Logement, chauffage, déplacement, alimentation, etc. : tous les secteurs du quotidien sont concernés. Les actions ayant le meilleur impact climatique consistent à remplacer les produits pétroliers (essence et gasoil) par de l’électricité (ou par de l’hydrogène, lui-même produit à partir d’électricité) dans les véhicules particuliers et les poids lourds, et à remplacer le fioul et le gaz fossile pour le chauffage dans le cadre de la rénovation des bâtiments.
Dans le domaine des mobilités, la Banque des Territoires veut financer l’équipement de 125 000 bornes de recharge pour véhicules électriques d’ici 2024 grâce à Logivolt (57 821 ont déjà installées en 2021).
Enfin, l’un des autres grands enjeux de la relance durable réside également dans l’amélioration de l’efficacité industrielle. Il faut des usines propres, plus sobres en énergie, en gaz carboné et cela, de façon pérenne.

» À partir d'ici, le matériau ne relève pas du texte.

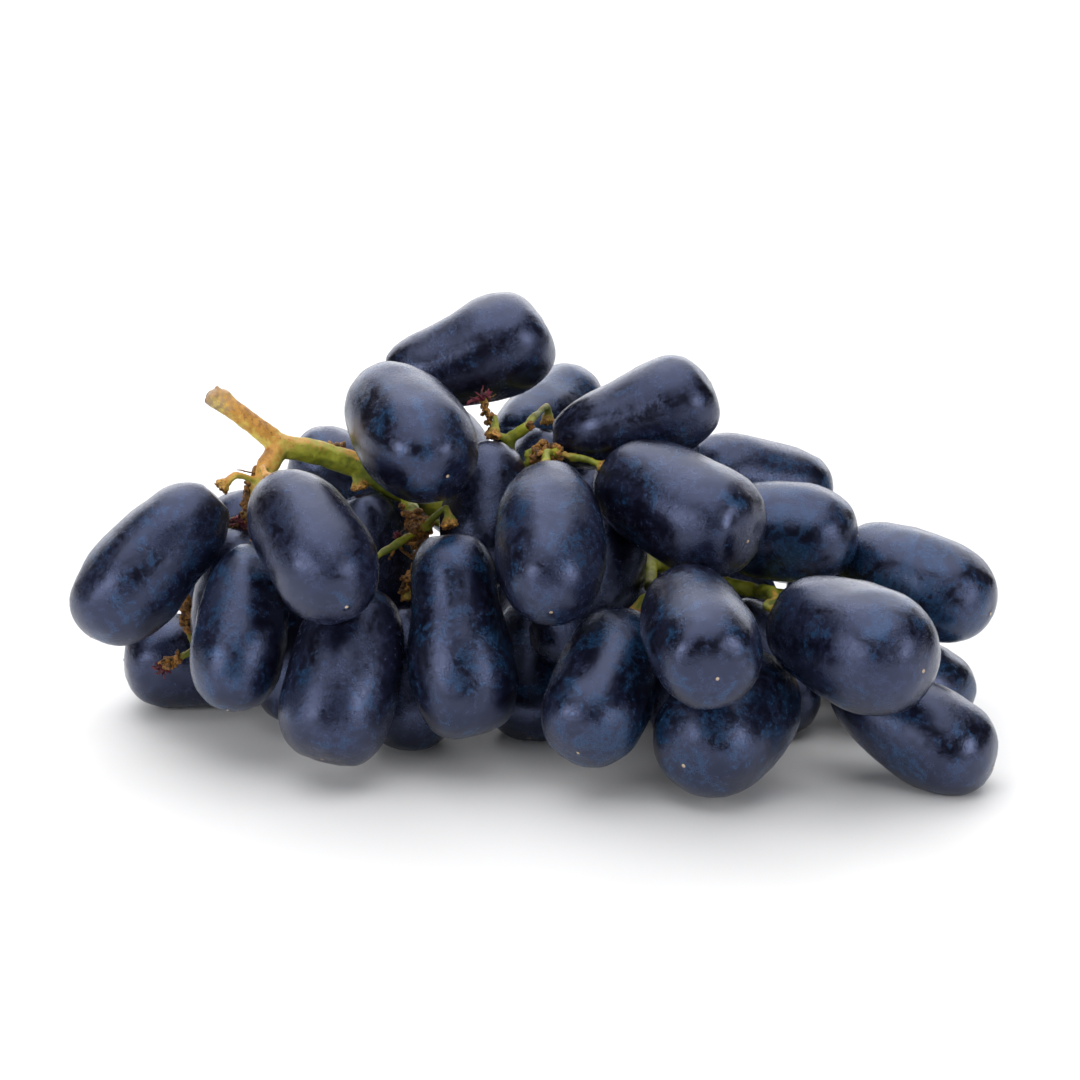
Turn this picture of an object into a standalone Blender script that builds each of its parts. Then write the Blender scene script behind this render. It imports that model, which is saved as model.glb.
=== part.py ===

Le programme Territoires d'industrie constitue un des éléments de la solution.
Le moment est décisif. Nous devons aller plus loin dans les solutions à mettre en œuvre, en proposant des réponses collectives innovantes et globales aux grandes transformations et aux grands enjeux du monde actuel, entre tensions géopolitiques majeures, possible récession mondiale, bouleversements climatiques, etc.
L’adoption de la sobriété énergétique devrait faciliter la transition en réduisant plus vite la consommation d’énergie. Mais cela constitue un projet de société en tant que tel. Il est donc primordial d’arrêter le discours qui consiste à lier la sobriété uniquement à la sauvegarde de notre planète et comprendre qu’elle est bénéfique à tous !
Le meilleur argument en faveur de la neutralité carbone est celui qui consiste à démontrer qu’en maîtrisant nos énergies, nous maîtrisons nos coûts et avons donc moins de risques de voir la facture exploser. En résumé, la neutralité carbone est bonne pour le pouvoir d’achat des Français.